(Saved data entries)
-------------------------

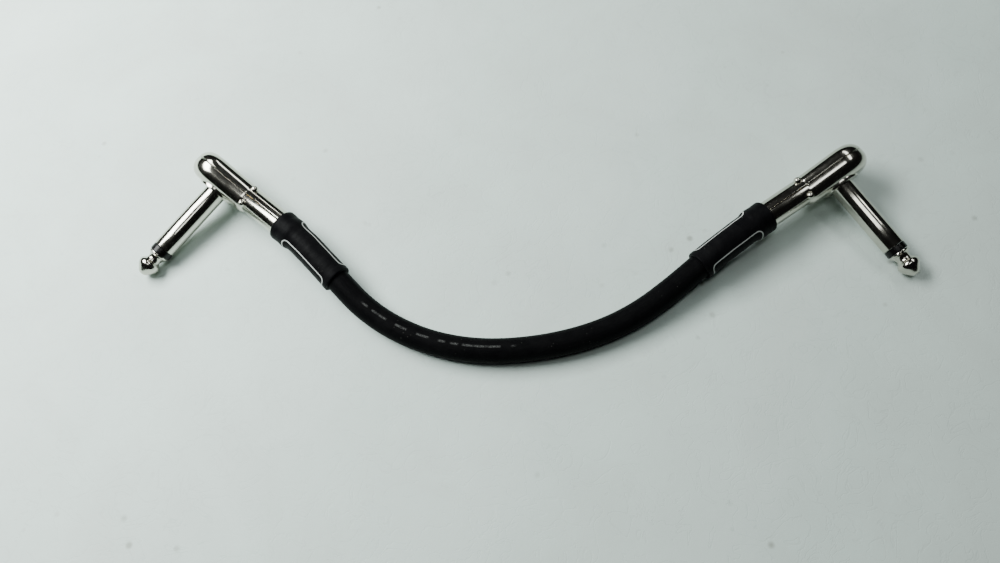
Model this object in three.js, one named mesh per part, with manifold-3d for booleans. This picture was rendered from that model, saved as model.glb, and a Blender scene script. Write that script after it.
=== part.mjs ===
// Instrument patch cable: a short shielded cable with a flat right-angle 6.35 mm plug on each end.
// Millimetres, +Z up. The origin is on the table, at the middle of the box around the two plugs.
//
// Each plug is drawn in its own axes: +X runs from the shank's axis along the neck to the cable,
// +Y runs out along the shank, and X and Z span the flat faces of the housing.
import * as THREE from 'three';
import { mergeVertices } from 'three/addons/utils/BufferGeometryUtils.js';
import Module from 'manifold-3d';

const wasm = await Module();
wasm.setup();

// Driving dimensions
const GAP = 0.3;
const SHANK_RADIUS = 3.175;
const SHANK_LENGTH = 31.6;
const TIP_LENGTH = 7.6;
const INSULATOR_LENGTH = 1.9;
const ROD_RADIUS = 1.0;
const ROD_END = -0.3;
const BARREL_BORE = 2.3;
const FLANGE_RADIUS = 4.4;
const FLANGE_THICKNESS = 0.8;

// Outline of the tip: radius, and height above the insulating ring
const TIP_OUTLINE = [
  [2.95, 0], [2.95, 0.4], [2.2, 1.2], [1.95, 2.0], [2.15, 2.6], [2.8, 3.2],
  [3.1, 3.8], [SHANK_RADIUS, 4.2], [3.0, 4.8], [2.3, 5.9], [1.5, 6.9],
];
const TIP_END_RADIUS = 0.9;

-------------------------

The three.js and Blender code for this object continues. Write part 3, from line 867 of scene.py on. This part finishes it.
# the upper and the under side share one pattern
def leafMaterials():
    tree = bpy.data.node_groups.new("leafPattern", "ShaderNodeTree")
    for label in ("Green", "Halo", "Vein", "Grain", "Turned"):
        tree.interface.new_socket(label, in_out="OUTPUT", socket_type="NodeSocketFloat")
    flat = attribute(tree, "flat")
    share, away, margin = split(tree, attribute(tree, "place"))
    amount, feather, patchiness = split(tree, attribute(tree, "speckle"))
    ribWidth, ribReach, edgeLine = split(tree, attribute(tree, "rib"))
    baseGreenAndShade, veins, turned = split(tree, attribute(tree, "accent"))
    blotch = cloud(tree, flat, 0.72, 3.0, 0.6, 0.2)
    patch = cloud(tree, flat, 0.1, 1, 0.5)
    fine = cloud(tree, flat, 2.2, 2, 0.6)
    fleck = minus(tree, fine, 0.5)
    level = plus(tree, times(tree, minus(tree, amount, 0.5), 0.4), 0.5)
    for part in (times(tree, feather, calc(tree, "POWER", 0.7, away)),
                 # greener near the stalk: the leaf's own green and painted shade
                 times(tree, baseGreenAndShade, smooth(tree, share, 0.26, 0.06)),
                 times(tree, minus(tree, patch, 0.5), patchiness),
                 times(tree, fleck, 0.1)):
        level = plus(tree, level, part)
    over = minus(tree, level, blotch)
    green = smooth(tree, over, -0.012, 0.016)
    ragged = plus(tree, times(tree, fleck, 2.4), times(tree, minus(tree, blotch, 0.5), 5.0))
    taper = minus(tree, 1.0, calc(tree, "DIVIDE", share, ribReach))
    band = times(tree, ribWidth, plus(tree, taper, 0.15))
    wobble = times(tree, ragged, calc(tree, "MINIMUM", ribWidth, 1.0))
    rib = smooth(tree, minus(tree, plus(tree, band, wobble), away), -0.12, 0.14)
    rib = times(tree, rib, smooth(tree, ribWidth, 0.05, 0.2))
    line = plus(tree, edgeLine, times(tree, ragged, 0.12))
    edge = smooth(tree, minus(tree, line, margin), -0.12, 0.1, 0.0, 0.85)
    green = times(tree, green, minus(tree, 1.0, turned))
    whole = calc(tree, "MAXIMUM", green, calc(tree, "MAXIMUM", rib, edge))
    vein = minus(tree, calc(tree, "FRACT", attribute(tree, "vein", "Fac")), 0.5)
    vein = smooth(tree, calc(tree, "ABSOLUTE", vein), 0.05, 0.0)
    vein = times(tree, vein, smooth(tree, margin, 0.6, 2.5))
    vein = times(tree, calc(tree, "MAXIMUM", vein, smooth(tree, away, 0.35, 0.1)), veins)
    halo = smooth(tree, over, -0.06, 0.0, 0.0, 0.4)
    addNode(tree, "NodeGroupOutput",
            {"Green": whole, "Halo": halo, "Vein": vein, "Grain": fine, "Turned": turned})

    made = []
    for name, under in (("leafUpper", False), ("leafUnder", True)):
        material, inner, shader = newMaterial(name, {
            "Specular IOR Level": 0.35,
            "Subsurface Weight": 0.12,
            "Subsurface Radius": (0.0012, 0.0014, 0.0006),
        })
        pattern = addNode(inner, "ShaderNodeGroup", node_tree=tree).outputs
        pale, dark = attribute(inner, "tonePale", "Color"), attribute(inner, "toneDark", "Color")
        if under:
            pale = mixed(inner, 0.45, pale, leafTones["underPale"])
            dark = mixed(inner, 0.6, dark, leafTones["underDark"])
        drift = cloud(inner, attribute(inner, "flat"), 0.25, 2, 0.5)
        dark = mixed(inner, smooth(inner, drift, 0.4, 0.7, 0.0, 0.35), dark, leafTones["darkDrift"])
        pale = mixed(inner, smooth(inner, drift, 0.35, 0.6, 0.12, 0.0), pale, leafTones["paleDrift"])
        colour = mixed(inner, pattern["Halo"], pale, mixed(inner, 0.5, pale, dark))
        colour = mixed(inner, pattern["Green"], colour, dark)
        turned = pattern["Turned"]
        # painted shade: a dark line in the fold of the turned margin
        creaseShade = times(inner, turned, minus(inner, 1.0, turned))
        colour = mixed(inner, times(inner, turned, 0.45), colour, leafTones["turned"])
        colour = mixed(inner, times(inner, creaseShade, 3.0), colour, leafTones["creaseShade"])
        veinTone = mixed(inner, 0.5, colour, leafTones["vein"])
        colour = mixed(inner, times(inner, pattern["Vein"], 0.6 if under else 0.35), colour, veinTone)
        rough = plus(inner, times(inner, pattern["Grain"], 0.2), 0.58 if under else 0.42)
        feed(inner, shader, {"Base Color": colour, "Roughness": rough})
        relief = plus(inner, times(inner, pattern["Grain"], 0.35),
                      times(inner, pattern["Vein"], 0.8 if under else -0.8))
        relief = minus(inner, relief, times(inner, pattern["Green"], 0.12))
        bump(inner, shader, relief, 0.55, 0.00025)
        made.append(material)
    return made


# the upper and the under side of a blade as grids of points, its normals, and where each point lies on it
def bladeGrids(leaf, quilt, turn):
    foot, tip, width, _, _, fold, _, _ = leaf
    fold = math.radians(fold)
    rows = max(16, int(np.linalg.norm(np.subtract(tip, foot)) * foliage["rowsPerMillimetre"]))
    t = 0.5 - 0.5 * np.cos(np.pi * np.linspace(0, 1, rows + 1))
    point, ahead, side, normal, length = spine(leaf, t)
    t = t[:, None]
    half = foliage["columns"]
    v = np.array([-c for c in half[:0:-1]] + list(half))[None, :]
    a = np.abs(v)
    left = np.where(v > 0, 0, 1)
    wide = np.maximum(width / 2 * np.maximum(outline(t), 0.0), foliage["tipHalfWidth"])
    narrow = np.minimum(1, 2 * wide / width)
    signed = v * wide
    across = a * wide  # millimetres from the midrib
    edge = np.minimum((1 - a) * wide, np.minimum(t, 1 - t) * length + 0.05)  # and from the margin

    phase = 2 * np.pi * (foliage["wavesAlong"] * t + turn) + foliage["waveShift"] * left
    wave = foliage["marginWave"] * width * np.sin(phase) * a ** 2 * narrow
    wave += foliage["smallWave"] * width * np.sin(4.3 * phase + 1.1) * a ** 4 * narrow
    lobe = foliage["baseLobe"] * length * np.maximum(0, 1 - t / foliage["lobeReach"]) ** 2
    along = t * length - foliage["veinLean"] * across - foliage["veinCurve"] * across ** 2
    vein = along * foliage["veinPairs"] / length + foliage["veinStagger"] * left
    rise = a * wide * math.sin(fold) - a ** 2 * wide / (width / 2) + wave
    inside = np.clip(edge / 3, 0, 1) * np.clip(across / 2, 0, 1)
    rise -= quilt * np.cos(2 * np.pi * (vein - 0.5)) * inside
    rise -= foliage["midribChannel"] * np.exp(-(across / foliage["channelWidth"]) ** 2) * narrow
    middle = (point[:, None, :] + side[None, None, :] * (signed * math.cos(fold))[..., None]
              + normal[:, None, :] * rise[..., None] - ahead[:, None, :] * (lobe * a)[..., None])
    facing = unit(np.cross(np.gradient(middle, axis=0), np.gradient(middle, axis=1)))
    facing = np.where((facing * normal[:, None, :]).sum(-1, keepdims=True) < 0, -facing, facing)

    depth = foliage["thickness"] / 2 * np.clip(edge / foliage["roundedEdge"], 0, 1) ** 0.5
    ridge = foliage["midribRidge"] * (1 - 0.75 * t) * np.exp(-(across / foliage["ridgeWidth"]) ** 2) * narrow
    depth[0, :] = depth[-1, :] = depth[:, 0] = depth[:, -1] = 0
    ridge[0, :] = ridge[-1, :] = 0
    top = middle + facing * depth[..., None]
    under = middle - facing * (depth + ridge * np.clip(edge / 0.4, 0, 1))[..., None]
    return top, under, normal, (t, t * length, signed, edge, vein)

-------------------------

Quote nothing but the lines that run from the line containing "Model this object" through the line containing "const TIP_END_RADIUS = 0.9;", keeping both of them word for word.

Model this object in three.js, one named mesh per part, with manifold-3d for booleans. This picture was rendered from that model, saved as model.glb, and a Blender scene script. Write that script after it.
=== part.mjs ===
// Instrument patch cable: a short shielded cable with a flat right-angle 6.35 mm plug on each end.
// Millimetres, +Z up. The origin is on the table, at the middle of the box around the two plugs.
//
// Each plug is drawn in its own axes: +X runs from the shank's axis along the neck to the cable,
// +Y runs out along the shank, and X and Z span the flat faces of the housing.
import * as THREE from 'three';
import { mergeVertices } from 'three/addons/utils/BufferGeometryUtils.js';
import Module from 'manifold-3d';

const wasm = await Module();
wasm.setup();

// Driving dimensions
const GAP = 0.3;
const SHANK_RADIUS = 3.175;
const SHANK_LENGTH = 31.6;
const TIP_LENGTH = 7.6;
const INSULATOR_LENGTH = 1.9;
const ROD_RADIUS = 1.0;
const ROD_END = -0.3;
const BARREL_BORE = 2.3;
const FLANGE_RADIUS = 4.4;
const FLANGE_THICKNESS = 0.8;

// Outline of the tip: radius, and height above the insulating ring
const TIP_OUTLINE = [
  [2.95, 0], [2.95, 0.4], [2.2, 1.2], [1.95, 2.0], [2.15, 2.6], [2.8, 3.2],
  [3.1, 3.8], [SHANK_RADIUS, 4.2], [3.0, 4.8], [2.3, 5.9], [1.5, 6.9],
];
const TIP_END_RADIUS = 0.9;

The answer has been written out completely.